Conclusion: The Hour That Determines the Future
The present arrangement is not beyond revision. The Bishop himself acknowledges its imperfect character. Within that admission lies the possibility of adjustment.
A single change—a morning Mass—would materially alter the situation. It would reconcile authority with charity, law with its purpose, and provision with participation. It would transform a burdensome arrangement into a sustainable one.
In the final analysis, the question is not whether the Vetus Ordo will continue in Broken Bay. It will.
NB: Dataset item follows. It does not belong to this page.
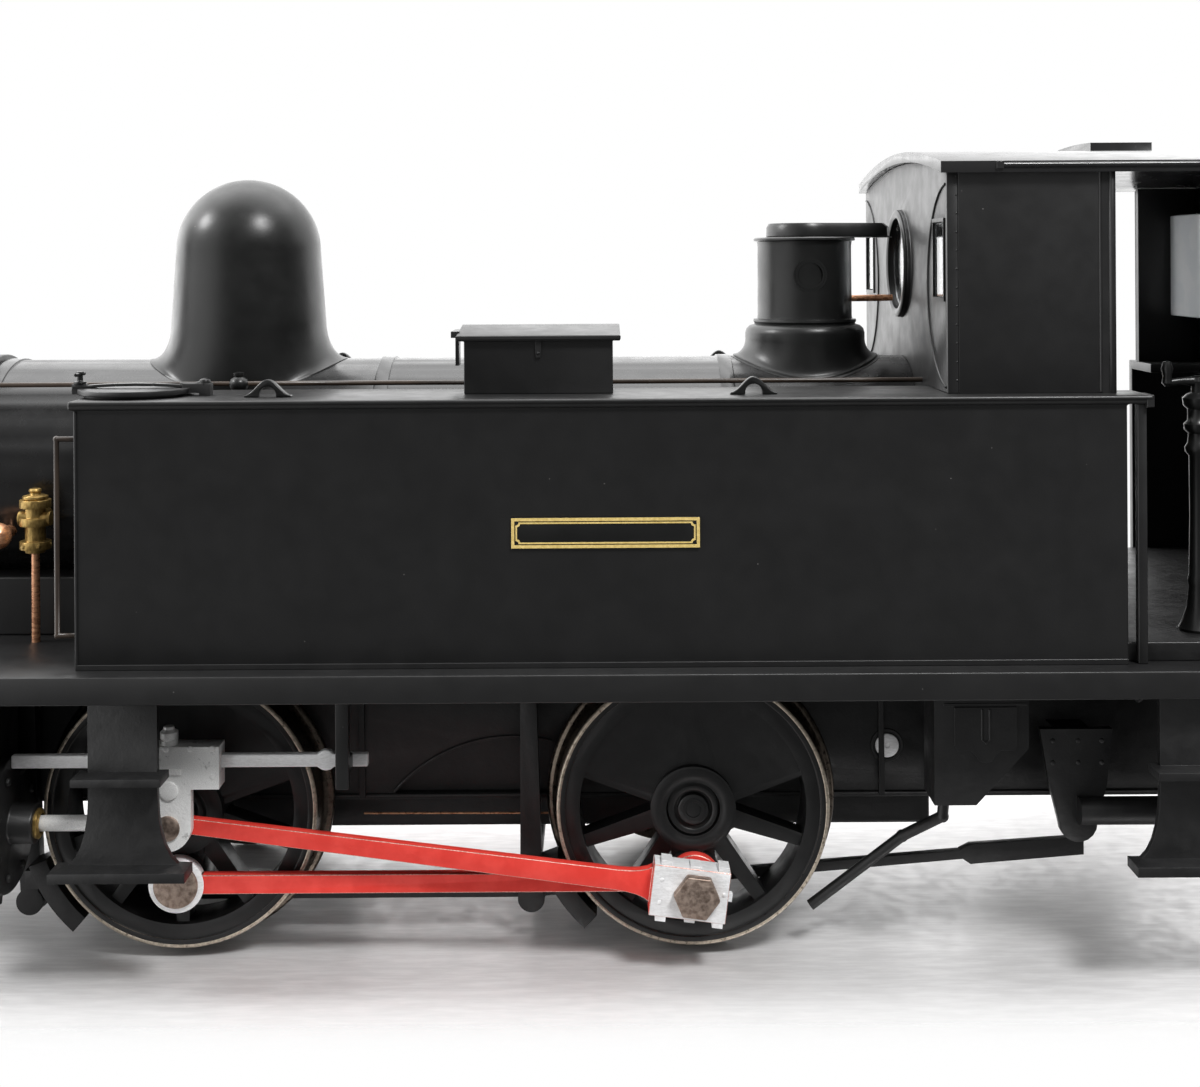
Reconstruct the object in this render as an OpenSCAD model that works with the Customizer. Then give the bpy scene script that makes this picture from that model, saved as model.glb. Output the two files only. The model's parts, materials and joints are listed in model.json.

The question is whether it will continue as a living reality, or as a diminished provision sustained under strain.
The answer may depend on something as simple—and as decisive—as the hour at which the Mass is offered.
¹ Diocese of Broken Bay, Pastoral Letter to the Faithful on the Celebration of the Extraordinary Form of the Roman Rite, 17 March 2026: “a genuine witness within the Diocese.”
² Ibid.: “three essential considerations have guided us: first… a church suitable… secondly, a Sunday time… thirdly, the provision of clergy.”
³ Ibid.: “no stone has been left unturned.”
⁴ Ibid.: “it has not been possible to do so in a single location and time in the way I had hoped.”
⁵ Ibid.: “a weekly Sunday Mass at 4:00pm at St Leonard’s Church, Naremburn… effective from Sunday 3 May 2026.”
⁶ Ibid.: “this final resolution will bring stability and grace to everyone involved.”
⁷ Cardinal Pietro Parolin, Letter to the Bishops of France on the Liturgy (2026): “a painful wound continues to open in the Church concerning the celebration of the Mass.”
⁸ Ibid.: “concrete solutions that would generously include those sincerely attached to the Vetus Ordo.”
⁹ Holy See Press Office, Appointment of Bishop Anthony Randazzo as Prefect of the Dicastery for Legislative Texts, 25 March 2026.